The Village of Ali Ghider was chosen as a field camp for the project. A big workshop and store for agricultural machinery and farm equipment was built, with four leading Italian directors in charge of its administration and field engineering; all living there. A very strange system for using the land and supervising the plantation was running, by the so-called blatas (a blata is Eritrean/Ethiopian aristocratic title equivalent to counselor). These blatas were brought to the area with their family ties and kin from places as far as Keren in central Eritrea. Blata Yassin, Blata Geme Almaday, Blata Jabir, Blata Melakin and Haj Gladios were the prominent blatas. Hedareb (mainly Bet-Juk, Beni Amr, Maria and Sebdarat) tribes and 1500 ex-fighters and their families farm cotton, sesame and sorghum in Ali Ghider.

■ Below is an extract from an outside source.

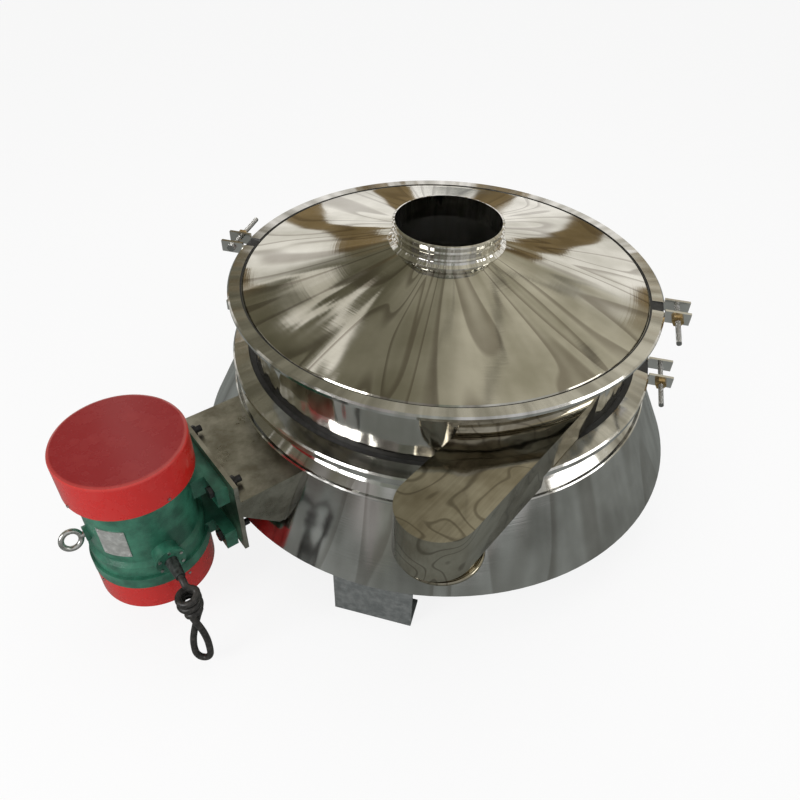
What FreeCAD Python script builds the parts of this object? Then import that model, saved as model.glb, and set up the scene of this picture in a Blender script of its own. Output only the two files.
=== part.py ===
"""Round vibrating sieve, nominal 1000 mm, with one vertical vibration motor on a side bracket.

Millimetres, +Z up. The origin is the drum's axis on the floor. -Y points at the middle of the
coarse outlet. Every size is a cell of the sheet "sizes", and the pieces are bound to its cells.
"""
import FreeCAD, Part
import math
import os
import re
import Sketcher

SIZES = {
    # clamp rings and the flanges they hold
    "flange_radius": 520, "flange_thick": 3, "seal_gap": 0.3, "clamp_sheet": 2, "clamp_lip": 502,
    "upper_clamp_radius": 532, "upper_clamp_top": 600, "upper_clamp_tall": 15,
    "lower_clamp_radius": 541, "lower_clamp_middle": 410.5, "lower_lip_half": 18.5,
    "lower_crest_half": 10.5, "clamp_corner": 4, "upper_gap": 42, "lower_gap": 60, "parting_angle": -11.5,
    "ear_reach": 57, "ear_thick": 8, "ear_tall": 30, "ear_bolt_reach": 29, "ear_bolt": 6, "ear_play": 0.5,
    "ear_bolt_end": 130, "ear_hex": 10.4, "ear_head_tall": 8, "ear_nut_hex": 14, "ear_nut_tall": 15,
    # drum, cover and inlet
    "drum_radius": 487.5, "drum_wall": 2.5, "cover_sheet": 3, "cover_rim": 494, "cover_top": 690,
    "inlet_radius": 130.5, "inlet_tall": 53, "inlet_wall": 3, "inlet_foot": 141, "bead": 3,
    "high_bead_share": 0.65, "low_bead_share": 0.31,
    # screen
    "screen_ring_radius": 516, "screen_ring_wide": 20, "screen_ring_tall": 15.2, "mesh_thick": 0.8,
    # coarse discharge spout
    "outlet_reach": 682.5, "spout_skew": 35.7, "spout_radius": 84, "spout_sheet": 2.5,
    "spout_top": 520, "spout_floor": 400, "spout_step": 434, "spout_step_radius": 562,
    "spout_fillet": 20, "fillet_edge": 0.8, "outlet_setback": 18, "outlet_radius": 83, "outlet_end": 374,
    "outlet_bead": 5,
    # base
    "neck_radius": 508, "base_sheet": 3, "neck_drop": 35.5, "edge_radius": 545, "flare_drop": 24,
    "skirt_radius": 638, "skirt_foot": 153.5, "ring_level": 200, "ring_thick": 8,
    "hopper_drop": 13.5, "hopper_neck": 250, "fines_radius": 110, "fines_end": 120,
    # support and feet
    "rail_inner": 545, "rail_radius": 620, "rail_level": 140, "rail_thick": 8, "rail_lip": 32,
    "foot_angle": -102.1, "foot_front": 618, "foot_wide": 190, "foot_thick": 8, "foot_deep": 70,
    "anchor_reach": 580, "anchor_radius": 7, "gusset_spread": 56,
    "buffer_reach": 577, "buffer_radius": 30, "buffer_plate": 3, "stud_radius": 5, "stud_long": 18,
    "stud_nut_hex": 9.8, "stud_nut_tall": 8, "stud_play": 0.3, "buffer_offset": 9,
    # motor bracket
    "motor_angle": -139.2, "plate_face": 692, "plate_thick": 10, "plate_half": 153, "plate_foot": 190,
    "plate_top": 396, "deck_lift": 2, "deck_thick": 8, "deck_far": 166, "deck_near": 150,
    "cheek_nose": 40, "cheek_foot": 215,
    # vibration motor
    "motor_reach": 851, "motor_bore": 94, "body_radius": 117, "body_top": 425, "cast_radius": 125,
    "cast_top": 262, "rim_radius": 131, "rim_top": 217, "rim_foot": 187, "cover_radius": 136.5,
    "motor_top": 518, "motor_foot": 108, "low_cover_radius": 130, "cover_wall": 2.5, "pad_thick": 28,
    "pad_half": 117, "pad_tall": 52, "pad_upper": 346, "pad_lower": 200, "web_half": 62,
    "motor_bolt": 8, "motor_bolt_lateral": 98, "motor_bolt_upper": 357.5, "motor_bolt_lower": 208,
    "motor_bolt_play": 0.5, "motor_hex": 13.9, "motor_head_tall": 10, "motor_nut_tall": 13,
    "washer_radius": 15, "washer_thick": 3, "motor_bolt_tail": 14,
    "shaft_radius": 20, "shaft_top": 500, "shaft_foot": 122, "rotor_radius": 58, "air_gap": 1,
    "stator_radius": 94, "stator_top": 392, "stator_foot": 262, "winding_tall": 16, "winding_radius": 84,
    "bearing_radius": 45, "bearing_tall": 20, "race": 6, "roller_play": 0.05, "bearing_inset": 4,
    "shield_thick": 28, "weight_radius": 92, "weight_thick": 20, "weight_play": 0.3, "hub_radius": 32,
    "weight_lift": 8, "bore_play": 0.05,
    "eye_level": 305, "eye_out": 152, "eye_ring": 20, "eye_wire": 6, "boss_radius": 17,
    "gland_angle": 89.2, "gland_level": 274, "gland_out": 150, "gland_plate_radius": 33,
    "gland_plate_thick": 8, "gland_boss_radius": 29, "nozzle_big": 14, "nozzle_small": 10.5,
    "nozzle_long": 48, "cord_radius": 7.5, "screw_radius": 3.5, "screw_head": 3, "screw_drop": 9,
    "cover_screw_angle": 104, "knot_reach": 21, "knot_core": 16,
    "knot_half": 40,
}
BUFFER_ANGLES = (0, 90, 180, 270)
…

American Peace Corps in the 1960s had contributed to the education field in Tessenei by sending volunteer teachers. There was also an American evangelical medical clinic in the Centre of the city.

The events of the war that led to the independence of Eritrea caused the destruction of these colonial developmental works. Tessenei still contains few Italian relics.

During the Eritrean War of Independence (1961–1991), Tessenei was repeatedly bombed, and was subject to severe fighting because of its proximity to the borders of Sudan, from which the Eritrean insurgents receive weapons and supplies, but it was also the first to be liberated in 1988, having suffered extensive damage. Outside Teseney, just beyond Haykota, is a monument to Hamid Idris Awate, who fired the first shots in the Eritrean liberation struggle in September 1961.

==Economy==

The town is a busy marketplace with nomadic traders, merchants and returnees from the Sudan. The main square in front of the mosque features many different trades, with tailors, cafés, bars and other shops. There is a busy exchange market where the Saudi Riyal and the Sudanese pound are exchanged to Eritrean Nakfas, and the food in the souk area has a distinctly Sudanese flavor. Teseney is one of the reception points for returnees from the refugee camps in the Sudan who then proceed to other locations.

During the rainy season (July to September) most areas around Teseney are impassable, but the recently constructed asphalt road from Barentu to Tesenei guarantees a comfortable trip by road to this border village. Daily buses leave to Kassala in Sudan, Barentu and Asmara, the Eritrean capital.